Problem description = Check every line below for the string "joints", and copy the lines that contain it.

::::::::::

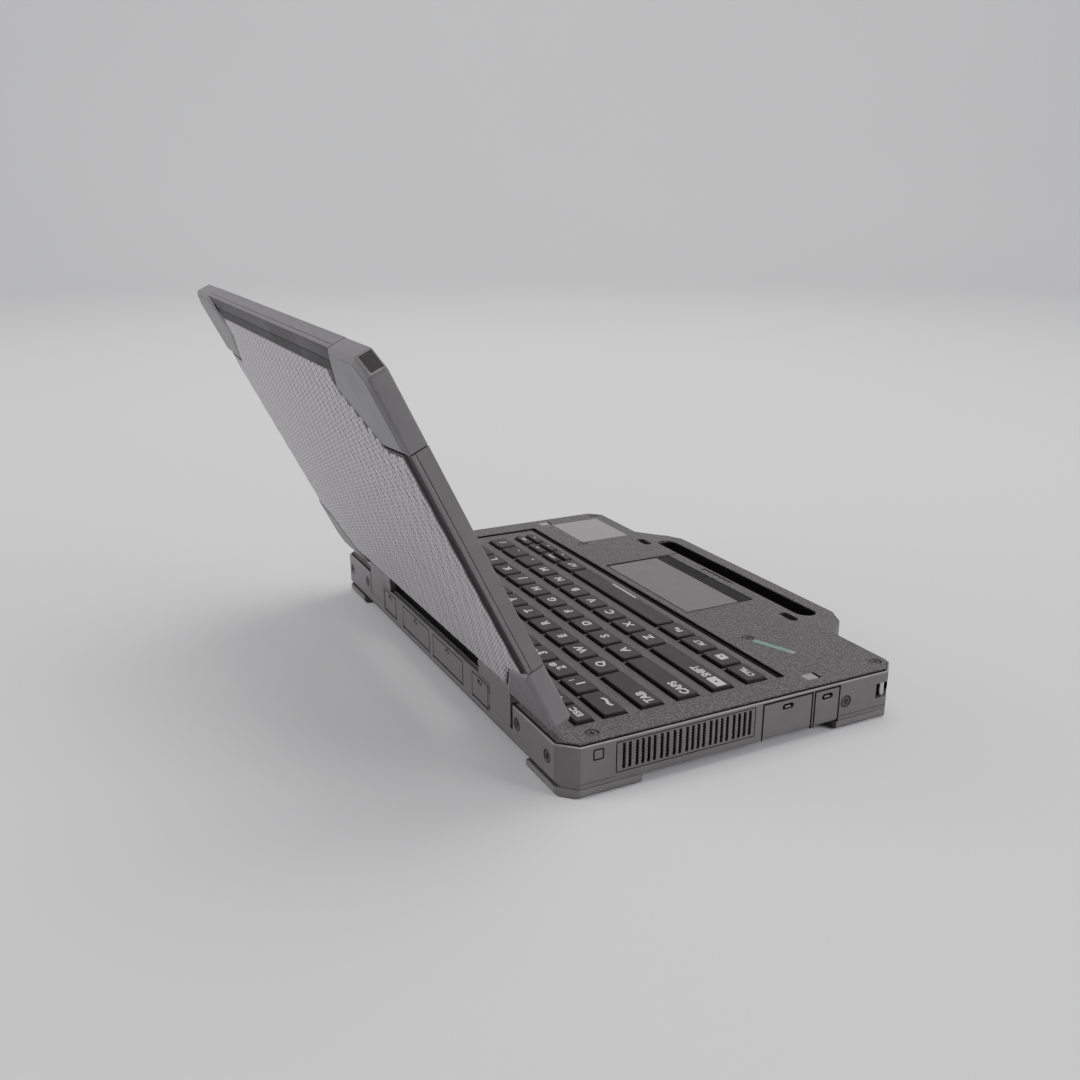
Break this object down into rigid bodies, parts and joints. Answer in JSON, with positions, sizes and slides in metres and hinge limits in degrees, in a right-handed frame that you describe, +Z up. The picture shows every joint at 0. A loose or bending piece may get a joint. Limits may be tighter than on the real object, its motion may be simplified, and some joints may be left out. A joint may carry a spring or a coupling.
{
  "type": "rugged laptop computer",
  "caption": "Rugged clamshell laptop with an open lid, cornered bumpers, a ribbed lid back, hinged port doors, a side vent and a carrying handle at the front.",
  "frame": {"origin": "centre of the base footprint, without the handle, on the plane the feet stand on", "axes": "+X to the user's right, +Y to the rear, +Z up"},
  "size_m": [0.288, 0.2795, 0.1891],
  "materials": {
    "case_metal": "matt powder-coated magnesium alloy, warm mid grey",
    "deck_coat": "textured anti-slip coating, dark warm grey",
    "lid_metal": "matt powder-coated magnesium alloy",
    "lid_pattern": "finely ribbed satin panel, light grey",
    "bumper": "smooth tough moulding, light grey",
    "foot": "firm moulded pad, grey",
    "key_plastic": "fine-grained charcoal keycaps",
    "pad_plastic": "smooth touchpad skin",
    "dark_plastic": "matt black moulding",
    "bezel_plastic": "matt dark frame",
    "screen_glass": "anti-glare cover glass, switched off",
    "display": "display module",
    "steel": "zinc-plated steel",
    "fin_metal": "bare fins",
    "copper": "flattened copper heat pipe",
    "board": "circuit board",
    "battery": "battery moulding",
    "light_bar": "smoked light window"
  },
  "bodies": {
    "base": {"bottom_case": "case_metal", "top_deck": "deck_coat", "carry_handle": "deck_coat", "corner_feet": "foot", "strap_posts": "steel", "keyboard_frame": "deck_coat", "keyboard_backplate": "dark_plastic", "touchpad_frame": "deck_coat", "touchpad_surface": "pad_plastic", "status_light_bar": "light_bar", "case_screws": "steel", "vent_grille": "case_metal", "heatsink_fins": "fin_metal", "heat_pipe": "copper", "fan_housing": "dark_plastic", "motherboard": "board", "memory_module": "board", "solid_state_drive": "dark_plastic", "battery_pack": "battery", "service_cover": "case_metal", "speakers": "dark_plastic", "side_port_sockets": "dark_plastic", "rear_port_sockets": "dark_plastic", "door_hinge_pins": "steel", "hinge_cover": "dark_plastic", "hinge_mount_left": "case_metal", "hinge_mount_right": "case_metal", "lid_hinge_shafts": "steel"},
    "lid": {"lid_hinge_arms": "steel", "lid_back_cover": "lid_metal", "lid_back_panel": "lid_pattern", "screen_bezel": "bezel_plastic", "display_panel": "display", "screen_glass": "screen_glass", "bumper_top_left": "bumper", "bumper_top_right": "bumper", "bumper_bottom_left": "bumper", "bumper_bottom_right": "bumper", "webcam_module": "dark_plastic", "lid_hooks": "steel"},
    "keys_function_row": {"keys_function_row": "key_plastic"},
    "keys_number_row": {"keys_number_row": "key_plastic"},
    "keys_tab_row": {"keys_tab_row": "key_plastic"},
    "keys_caps_row": {"keys_caps_row": "key_plastic"},
    "keys_shift_row": {"keys_shift_row": "key_plastic"},
    "keys_bottom_row": {"keys_bottom_row": "key_plastic"},
    "space_bar": {"space_bar": "key_plastic"},
    "arrow_keys": {"arrow_keys": "key_plastic"},
    "power_button": {"power_button": "key_plastic"},
    "touchpad_button_left": {"touchpad_button_left": "key_plastic"},
    "touchpad_button_right": {"touchpad_button_right": "key_plastic"},
    "battery_latch": {"battery_latch": "dark_plastic"},
    "fan_rotor": {"fan_rotor": "dark_plastic"},
    "side_door_small": {"side_door_small": "case_metal"},
    "side_door_large": {"side_door_large": "case_metal"},
    "rear_door_1": {"rear_door_1": "case_metal"},
    "rear_door_2": {"rear_door_2": "case_metal"},
    "rear_door_3": {"rear_door_3": "case_metal"},
    "rear_door_4": {"rear_door_4": "case_metal"},
    "right_door": {"right_door": "case_metal"}
  },
  "joints": [
    {"name": "lid_hinge", "type": "hinge", "parent": "base", "child": "lid", "pos_m": [0, 0.08725, 0.0302], "axis": [1, 0, 0], "range_deg": [-34, 116]},
    {"name": "keys_function_row_travel", "type": "slide", "parent": "base", "child": "keys_function_row", "axis": [0, 0, -1], "range_m": [0, 0.0015], "stiffness_N_per_m": 500, "springref_m": -0.0015},
    {"name": "keys_number_row_travel", "type": "slide", "parent": "base", "child": "keys_number_row", "axis": [0, 0, -1], "range_m": [0, 0.0015], "stiffness_N_per_m": 500, "springref_m": -0.0015},
    {"name": "keys_tab_row_travel", "type": "slide", "parent": "base", "child": "keys_tab_row", "axis": [0, 0, -1], "range_m": [0, 0.0015], "stiffness_N_per_m": 500, "springref_m": -0.0015},
    {"name": "keys_caps_row_travel", "type": "slide", "parent": "base", "child": "keys_caps_row", "axis": [0, 0, -1], "range_m": [0, 0.0015], "stiffness_N_per_m": 500, "springref_m": -0.0015},
    {"name": "keys_shift_row_travel", "type": "slide", "parent": "base", "child": "keys_shift_row", "axis": [0, 0, -1], "range_m": [0, 0.0015], "stiffness_N_per_m": 500, "springref_m": -0.0015},
    {"name": "keys_bottom_row_travel", "type": "slide", "parent": "base", "child": "keys_bottom_row", "axis": [0, 0, -1], "range_m": [0, 0.0015], "stiffness_N_per_m": 500, "springref_m": -0.0015},
    {"name": "space_bar_travel", "type": "slide", "parent": "base", "child": "space_bar", "axis": [0, 0, -1], "range_m": [0, 0.0015], "stiffness_N_per_m": 500, "springref_m": -0.0015},
    {"name": "arrow_keys_travel", "type": "slide", "parent": "base", "child": "arrow_keys", "axis": [0, 0, -1], "range_m": [0, 0.0015], "stiffness_N_per_m": 500, "springref_m": -0.0015},
    {"name": "power_button_travel", "type": "slide", "parent": "base", "child": "power_button", "axis": [0, 0, -1], "range_m": [0, 0.0015], "stiffness_N_per_m": 500, "springref_m": -0.0015},
    {"name": "touchpad_left_click", "type": "slide", "parent": "base", "child": "touchpad_button_left", "axis": [0, 0, -1], "range_m": [0, 0.0004], "stiffness_N_per_m": 800, "springref_m": -0.0008},
    {"name": "touchpad_right_click", "type": "slide", "parent": "base", "child": "touchpad_button_right", "axis": [0, 0, -1], "range_m": [0, 0.0004], "stiffness_N_per_m": 800, "springref_m": -0.0008},
    {"name": "battery_latch_slide", "type": "slide", "parent": "base", "child": "battery_latch", "axis": [1, 0, 0], "range_m": [0, 0.008], "stiffness_N_per_m": 150, "springref_m": -0.004},
    {"name": "fan_spin", "type": "hinge", "parent": "base", "child": "fan_rotor", "pos_m": [-0.103, 0.034, 0.013], "axis": [0, 0, 1], "continuous": true},
    {"name": "side_door_small_hinge", "type": "hinge", "parent": "base", "child": "side_door_small", "pos_m": [-0.1424, -0.046, 0.00635], "axis": [0, -1, 0], "range_deg": [0, 95]},
    {"name": "side_door_large_hinge", "type": "hinge", "parent": "base", "child": "side_door_large", "pos_m": [-0.1424, -0.0236, 0.00635], "axis": [0, -1, 0], "range_deg": [0, 95]},
    {"name": "right_door_hinge", "type": "hinge", "parent": "base", "child": "right_door", "pos_m": [0.1424, -0.0236, 0.00635], "axis": [0, 1, 0], "range_deg": [0, 95]},
    {"name": "rear_door_1_hinge", "type": "hinge", "parent": "base", "child": "rear_door_1", "pos_m": [-0.0618, 0.08865, 0.01135], "axis": [-1, 0, 0], "range_deg": [0, 95]},
    {"name": "rear_door_2_hinge", "type": "hinge", "parent": "base", "child": "rear_door_2", "pos_m": [-0.022, 0.08865, 0.01135], "axis": [-1, 0, 0], "range_deg": [0, 95]},
    {"name": "rear_door_3_hinge", "type": "hinge", "parent": "base", "child": "rear_door_3", "pos_m": [0.022, 0.08865, 0.01135], "axis": [-1, 0, 0], "range_deg": [0, 95]},
    {"name": "rear_door_4_hinge", "type": "hinge", "parent": "base", "child": "rear_door_4", "pos_m": [0.0618, 0.08865, 0.01135], "axis": [-1, 0, 0], "range_deg": [0, 95]}
  ]
}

::::::::::

Reply =
Break this object down into rigid bodies, parts and joints. Answer in JSON, with positions, sizes and slides in metres and hinge limits in degrees, in a right-handed frame that you describe, +Z up. The picture shows every joint at 0. A loose or bending piece may get a joint. Limits may be tighter than on the real object, its motion may be simplified, and some joints may be left out. A joint may carry a spring or a coupling.
  "joints": [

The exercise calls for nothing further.